Darüber hinaus hätten Urlauber, die schon Reisen gebucht haben, eine erhöhtes Informationsbedürfnis. "Die Sicherheit von Kunden und Mitarbeitern hat höchste Priorität", sagte Heinen. "Man sollte keine Panik machen, aber je länger die Situation anhält, umso schlimmer ist das für die Tourismus-Wirtschaft."
Wie ernst die Situation ist, zeigt zum Beispiel die Reaktion eines bekannten Brauhauses in Bayern. Auf die Frage der DW nach möglichen Besucherrückgängen lautete die Antwort: "Wir wollen nicht im Zusammenhang mit dem Coronavirus genannt werden." Das allein sorge schon für wirtschaftlichen Schaden.
Folgen für den Schwarzwald
Grund zur Panik sieht der für den Schwarzwald-Tourismus verantwortliche Sprecher Wolfgang Weiler noch nicht. Zwar seien in den letzten Wochen Reisende aus China ausgeblieben, aber die würden - entgegen einiger Klischees - nur etwa 0,4 Prozent der Gäste ausmachen. Einzelne, auf Kunden aus Asien spezialisierte Anbieter etwa am Titisee würde jedoch der Ausfall schon jetzt stärker treffen.
"Wenn aber aus der Epidemie ein Pandemie wird und auch Reisende aus Europa ausbleiben, dann stehen wir vor einem schwierigen Jahr", sagte Wolfgang Weiler der DW. 25 Prozent der Schwarzwaldbesucher kämen aus den Nachbarländern.
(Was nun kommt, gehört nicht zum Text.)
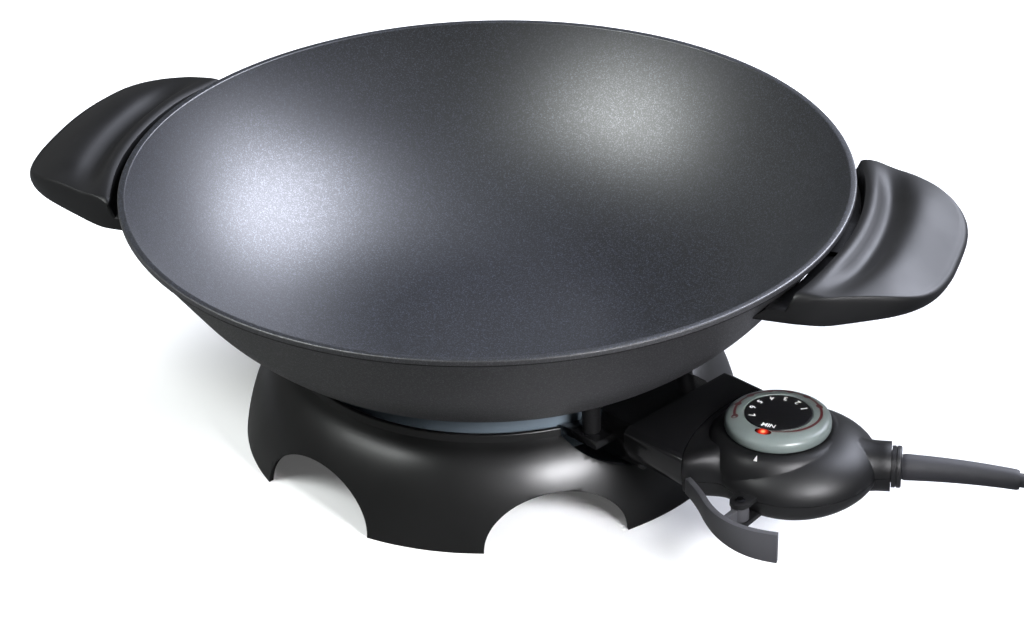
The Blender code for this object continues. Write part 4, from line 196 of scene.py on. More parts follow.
@dataclass(frozen=True)
class Moulding:
    """Injection-moulded plastic with a fine eroded grain, seen as a soft break in the gloss."""

    name: str
    colour: str
    worn_colour: str
    roughness: float
    grain: float
    depth: float
    gloss_spread: float = 0.05
    ior: float = 1.5
    cloud: float = 40.0 * MM

    def build(self) -> bpy.types.Material:
        """Build the material: grain in the bump, slow cloudiness in the gloss and colour.

        Returns:
            The material.
        """
        material, shader = new_material(self.name, self.colour, IOR=self.ior)
        place = add_node(material, "ShaderNodeTexCoord").outputs["Object"]
        grain = add_node(material, "ShaderNodeTexNoise", {"Scale": 1 / self.grain, "Detail": 2.0},
                         {"Vector": place})
        cloud = add_node(material, "ShaderNodeTexNoise", {"Scale": 1 / self.cloud, "Detail": 3.0},
                         {"Vector": place})
        gloss = add_node(material, "ShaderNodeMapRange", {
            "From Min": 0.3, "From Max": 0.7, "To Min": self.roughness - self.gloss_spread,
            "To Max": self.roughness + self.gloss_spread}, {"Value": cloud.outputs["Fac"]})
        bump = add_node(material, "ShaderNodeBump", {"Strength": 0.5, "Distance": self.depth},
                        {"Height": grain.outputs["Fac"]})
        colour = add_node(material, "ShaderNodeMix", {
            MIX_FIRST: linear(self.colour), MIX_SECOND: linear(self.worn_colour)},
            {"Factor": cloud.outputs["Fac"]}, data_type="RGBA")
        feed(material, shader, {
            "Base Color": colour.outputs[MIX_RESULT], "Roughness": gloss.outputs["Result"],
            "Normal": bump.outputs["Normal"]})
        return material


@dataclass(frozen=True)
class FlakedCoating:
    """Sprayed non-stick coating: a dark resin film that carries fine bright metal flakes."""

    name: str
    colour: str
    flake_colour: str
    flake: float
    share: float
    roughness: float
    specular: float
    metallic: float = 0.15
    peel: float = 1.6 * MM
    peel_depth: float = 0.05 * MM
    flake_depth: float = 0.06 * MM
    flake_gloss: float = 0.72

    def build(self) -> bpy.types.Material:
        """Build the material: flakes from the cells of a pattern, and a faint orange peel.

        Returns:
            The material.
        """
        material, shader = new_material(self.name, self.colour, IOR=1.6, Metallic=self.metallic,
                                        Specular_IOR_Level=self.specular)
        place = add_node(material, "ShaderNodeTexCoord").outputs["Object"]
        cells = add_node(material, "ShaderNodeTexVoronoi", {"Scale": 1 / self.flake}, {"Vector": place})
        pick = add_node(material, "ShaderNodeSeparateColor", links={"Color": cells.outputs["Color"]})
        flakes = add_node(material, "ShaderNodeMapRange", {
            "From Min": 1 - self.share, "From Max": 1.0, "To Min": 0.0, "To Max": 1.0},
            {"Value": pick.outputs["Red"]})
        peel = add_node(material, "ShaderNodeTexNoise", {"Scale": 1 / self.peel, "Detail": 3.0},
                        {"Vector": place})
        bump = add_node(material, "ShaderNodeBump", {"Strength": 0.35, "Distance": self.peel_depth},
                        {"Height": peel.outputs["Fac"]})
        tilt = add_node(material, "ShaderNodeBump", {"Strength": 0.25, "Distance": self.flake_depth},
                        {"Height": pick.outputs["Green"], "Normal": bump.outputs["Normal"]})
        gloss = add_node(material, "ShaderNodeMapRange", {
            "From Min": 0.0, "From Max": 1.0, "To Min": self.roughness,
            "To Max": self.roughness * self.flake_gloss},
            {"Value": flakes.outputs["Result"]})
        colour = add_node(material, "ShaderNodeMix", {
            MIX_FIRST: linear(self.colour), MIX_SECOND: linear(self.flake_colour)},
            {"Factor": flakes.outputs["Result"]}, data_type="RGBA")
        feed(material, shader, {
            "Base Color": colour.outputs[MIX_RESULT], "Roughness": gloss.outputs["Result"],
            "Normal": tilt.outputs["Normal"]})
        return material


@dataclass(frozen=True)
class WorkedMetal:
    """Drawn, spun or plated metal whose fine lines spread the highlight."""

    name: str
    colour: str
    tarnish_colour: str
    roughness: float
    line: float
    metallic: float = 1.0
    line_depth: float = 0.02 * MM
    line_stretch: float = 12.0
    tarnish: float = 25.0 * MM

    def build(self) -> bpy.types.Material:
        """Build the material: tool lines in the bump and a slow tarnish in the colour.

        Returns:
            The material.
        """
        material, shader = new_material(self.name, self.colour, Metallic=self.metallic)
        place = add_node(material, "ShaderNodeTexCoord").outputs["Object"]
        stretch = add_node(material, "ShaderNodeMapping", {"Scale": (1.0, 1.0, self.line_stretch)},
                           {"Vector": place})
        lines = add_node(material, "ShaderNodeTexNoise", {"Scale": 1 / self.line, "Detail": 2.0},
                         {"Vector": stretch.outputs["Vector"]})
        tarnish = add_node(material, "ShaderNodeTexNoise", {"Scale": 1 / self.tarnish, "Detail": 4.0},
                           {"Vector": place})
        gloss = add_node(material, "ShaderNodeMapRange", {
            "From Min": 0.3, "From Max": 0.7, "To Min": self.roughness * 0.8,
            "To Max": self.roughness * 1.3}, {"Value": lines.outputs["Fac"]})
        bump = add_node(material, "ShaderNodeBump", {"Strength": 0.2, "Distance": self.line_depth},
                        {"Height": lines.outputs["Fac"]})
        colour = add_node(material, "ShaderNodeMix", {
            MIX_FIRST: linear(self.colour), MIX_SECOND: linear(self.tarnish_colour)},
            {"Factor": tarnish.outputs["Fac"]}, data_type="RGBA")
        feed(material, shader, {
            "Base Color": colour.outputs[MIX_RESULT], "Roughness": gloss.outputs["Result"],
            "Normal": bump.outputs["Normal"]})
        return material


@dataclass(frozen=True)
class TintedResin:
    """Milky tinted resin of the dial's ring: glossy, and lit a little from within."""

    name: str
    colour: str
    deep_colour: str
    scatter: float = 1.2 * MM
    cloud: float = 9.0 * MM

    def build(self) -> bpy.types.Material:
        """Build the material: a soft scatter under a glossy skin.

        Returns:
            The material.
        """
        material, shader = new_material(
            self.name, self.colour, IOR=1.49, Roughness=0.34, Coat_Weight=0.2, Coat_Roughness=0.25,
            Subsurface_Weight=0.25, Subsurface_Radius=(1.0, 1.0, 1.0), Subsurface_Scale=self.scatter)
        place = add_node(material, "ShaderNodeTexCoord").outputs["Object"]
        cloud = add_node(material, "ShaderNodeTexNoise", {"Scale": 1 / self.cloud, "Detail": 2.0},
                         {"Vector": place})
        colour = add_node(material, "ShaderNodeMix", {
            MIX_FIRST: linear(self.colour), MIX_SECOND: linear(self.deep_colour)},
            {"Factor": cloud.outputs["Fac"]}, data_type="RGBA")
        feed(material, shader, {"Base Color": colour.outputs[MIX_RESULT]})
        return material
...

Denen könne man zwar versprechen, dass sie in der Region kaum auf Menschenmassen treffen würden, dass sie viele einsame Wanderwege genießen können, aber Sicherheitsgarantien gäbe es natürlich nicht.
Das alles kann sich schnell ändern, das hat nicht zuletzt die Entwicklung in Norditalien gezeigt. Dort sind nach der Corona-Krise mit zahlreichen Opfern und Infizierten in Mailand und Venedig Veranstaltungen abgesagt worden. Auch der weltweit größte Branchentreff, die Internationale Tourismusmesse (ITB) in Berlin vom 4.-8. März wurde jetzt gecancelt. Die ITB Berlin hat nach Messeangaben mehr als 10.000 Aussteller aus über 180 Ländern. Die Entscheidung, abzusagen, sei "schweren Herzens" gefallen, erklärte Messechef Christian Göke. Er fügte hinzu: "Wir nehmen unsere Verantwortung für die Gesundheit und die Sicherheit unserer Gäste, Aussteller und Mitarbeiter sehr ernst."